● **Task details**: The data below needs to be returned exactly, line for line.

--- start Data block ---

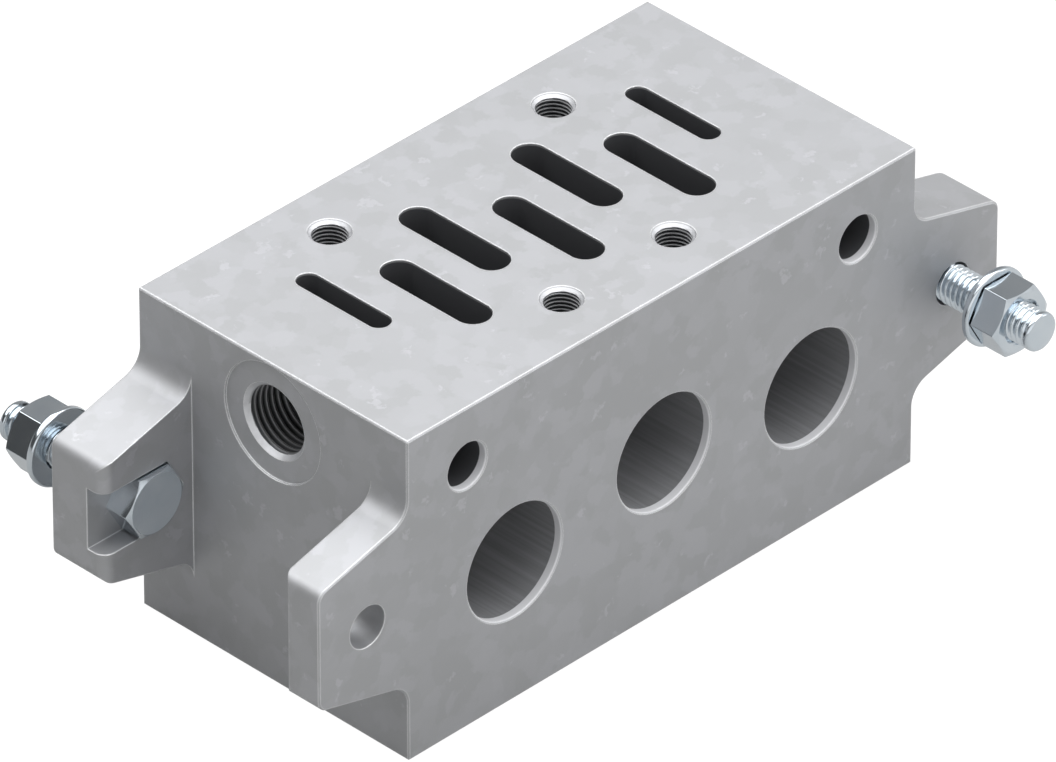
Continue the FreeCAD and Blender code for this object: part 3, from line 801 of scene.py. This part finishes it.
def makeWorld():
    look = studioLook
    world = bpy.data.worlds.new("studio")
    bpy.context.scene.world = world
    world.use_nodes = True
    tree = world.node_tree
    tree.nodes.clear()
    way = addNode(tree, "ShaderNodeTexCoord").outputs["Generated"]
    toFrontRight, toFrontLeft = dotted(tree, way, frontRight), dotted(tree, way, frontLeft)
    wall = mapped(tree, toFrontRight, *look["darkRange"], look["darkWall"], look["middleWall"], smooth=True)
    wall = mapped(tree, toFrontRight, *look["paleRange"], wall, look["paleWall"], smooth=True)
    wall = mapped(tree, toFrontLeft, *look["frontLeftRange"], wall, look["frontLeftWall"], smooth=True)
    height = numberMath(tree, "ABSOLUTE", separated(tree, way)[2])
    seam = mapped(tree, height, *look["horizonRange"], 1.0, 0.0)
    level = mixNumbers(tree, seam, wall, look["horizonLevel"])
    light = addNode(tree, "ShaderNodeBackground", {"Strength": level}).outputs[0]
    addNode(tree, "ShaderNodeOutputWorld", {"Surface": light})


def makeSoftbox(name, look):
    lamp = bpy.data.lights.new(name, "AREA")
    lamp.shape = "RECTANGLE"
    lamp.size, lamp.size_y = look["size"]
    lamp.energy = look["power"]
    holder = bpy.data.objects.new(name, lamp)
    holder.location = look["place"]
    towards = (softboxAim - holder.location).to_track_quat("-Z", "Y")
    turn = Quaternion((0, 0, 1), math.radians(look["turn"]))
    holder.rotation_euler = (towards @ turn).to_euler()
    bpy.context.scene.collection.objects.link(holder)


print("stage: floor, studio and camera")
makeFloor()
makeWorld()
for softboxName, softboxLook in softboxes.items():
    makeSoftbox(softboxName, softboxLook)

# The photograph's camera, found from the block's seven corners that show
cameraView = {
    "azimuth": -45.227,      # degrees, 0 looks along +Y
    "elevation": 35.056,     # degrees above the horizon
    "distance": 1.8703,
    "aim": (0.00698, 0.00719, 0.01427),
    "lens": 555.06,          # mm on a sensor 36 mm wide
    "sensor": 36.0,
    "farthest": 100.0,
}


def makeCamera():
    look = cameraView
    azimuth, elevation = math.radians(look["azimuth"]), math.radians(look["elevation"])
    back = Vector((math.sin(azimuth) * math.cos(elevation), -math.cos(azimuth) * math.cos(elevation),
                   math.sin(elevation)))
    lens = bpy.data.cameras.new("camera")
    lens.lens = look["lens"]
    lens.sensor_fit = "HORIZONTAL"
    lens.sensor_width = look["sensor"]
    lens.clip_end = look["farthest"]
    camera = bpy.data.objects.new("camera", lens)
    camera.location = Vector(look["aim"]) + look["distance"] * back
    camera.rotation_euler = back.to_track_quat("Z", "Y").to_euler()
    bpy.context.scene.collection.objects.link(camera)
    bpy.context.scene.camera = camera


makeCamera()
bpy.context.scene.view_settings.view_transform = "Standard"

print("stage: done")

--- end Data block ---

● **Answer in full**:
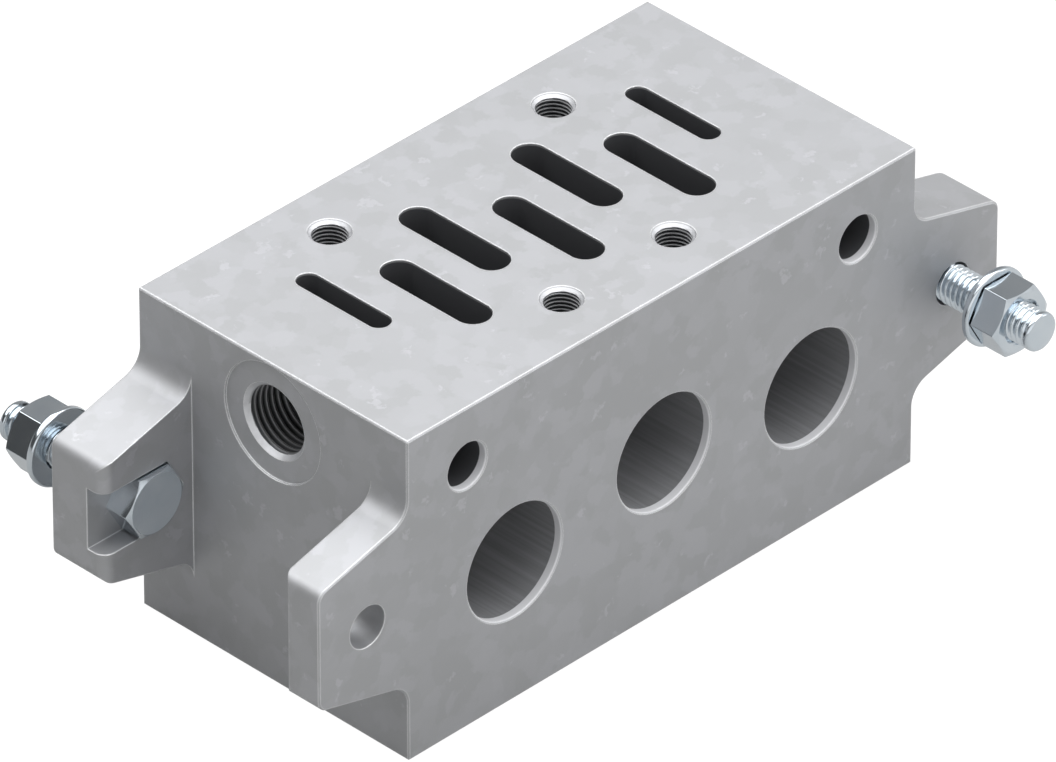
Continue the FreeCAD and Blender code for this object: part 3, from line 801 of scene.py. This part finishes it.
def makeWorld():
    look = studioLook
    world = bpy.data.worlds.new("studio")
    bpy.context.scene.world = world
    world.use_nodes = True
    tree = world.node_tree
    tree.nodes.clear()
    way = addNode(tree, "ShaderNodeTexCoord").outputs["Generated"]
    toFrontRight, toFrontLeft = dotted(tree, way, frontRight), dotted(tree, way, frontLeft)
    wall = mapped(tree, toFrontRight, *look["darkRange"], look["darkWall"], look["middleWall"], smooth=True)
    wall = mapped(tree, toFrontRight, *look["paleRange"], wall, look["paleWall"], smooth=True)
    wall = mapped(tree, toFrontLeft, *look["frontLeftRange"], wall, look["frontLeftWall"], smooth=True)
    height = numberMath(tree, "ABSOLUTE", separated(tree, way)[2])
    seam = mapped(tree, height, *look["horizonRange"], 1.0, 0.0)
    level = mixNumbers(tree, seam, wall, look["horizonLevel"])
    light = addNode(tree, "ShaderNodeBackground", {"Strength": level}).outputs[0]
    addNode(tree, "ShaderNodeOutputWorld", {"Surface": light})


def makeSoftbox(name, look):
    lamp = bpy.data.lights.new(name, "AREA")
    lamp.shape = "RECTANGLE"
    lamp.size, lamp.size_y = look["size"]
    lamp.energy = look["power"]
    holder = bpy.data.objects.new(name, lamp)
    holder.location = look["place"]
    towards = (softboxAim - holder.location).to_track_quat("-Z", "Y")
    turn = Quaternion((0, 0, 1), math.radians(look["turn"]))
    holder.rotation_euler = (towards @ turn).to_euler()
    bpy.context.scene.collection.objects.link(holder)


print("stage: floor, studio and camera")
makeFloor()
makeWorld()
for softboxName, softboxLook in softboxes.items():
    makeSoftbox(softboxName, softboxLook)

# The photograph's camera, found from the block's seven corners that show
cameraView = {
    "azimuth": -45.227,      # degrees, 0 looks along +Y
    "elevation": 35.056,     # degrees above the horizon
    "distance": 1.8703,
    "aim": (0.00698, 0.00719, 0.01427),
    "lens": 555.06,          # mm on a sensor 36 mm wide
    "sensor": 36.0,
    "farthest": 100.0,
}


def makeCamera():
    look = cameraView
    azimuth, elevation = math.radians(look["azimuth"]), math.radians(look["elevation"])
    back = Vector((math.sin(azimuth) * math.cos(elevation), -math.cos(azimuth) * math.cos(elevation),
                   math.sin(elevation)))
    lens = bpy.data.cameras.new("camera")
    lens.lens = look["lens"]
    lens.sensor_fit = "HORIZONTAL"
    lens.sensor_width = look["sensor"]
    lens.clip_end = look["farthest"]
    camera = bpy.data.objects.new("camera", lens)
    camera.location = Vector(look["aim"]) + look["distance"] * back
    camera.rotation_euler = back.to_track_quat("Z", "Y").to_euler()
    bpy.context.scene.collection.objects.link(camera)
    bpy.context.scene.camera = camera


makeCamera()
bpy.context.scene.view_settings.view_transform = "Standard"

print("stage: done")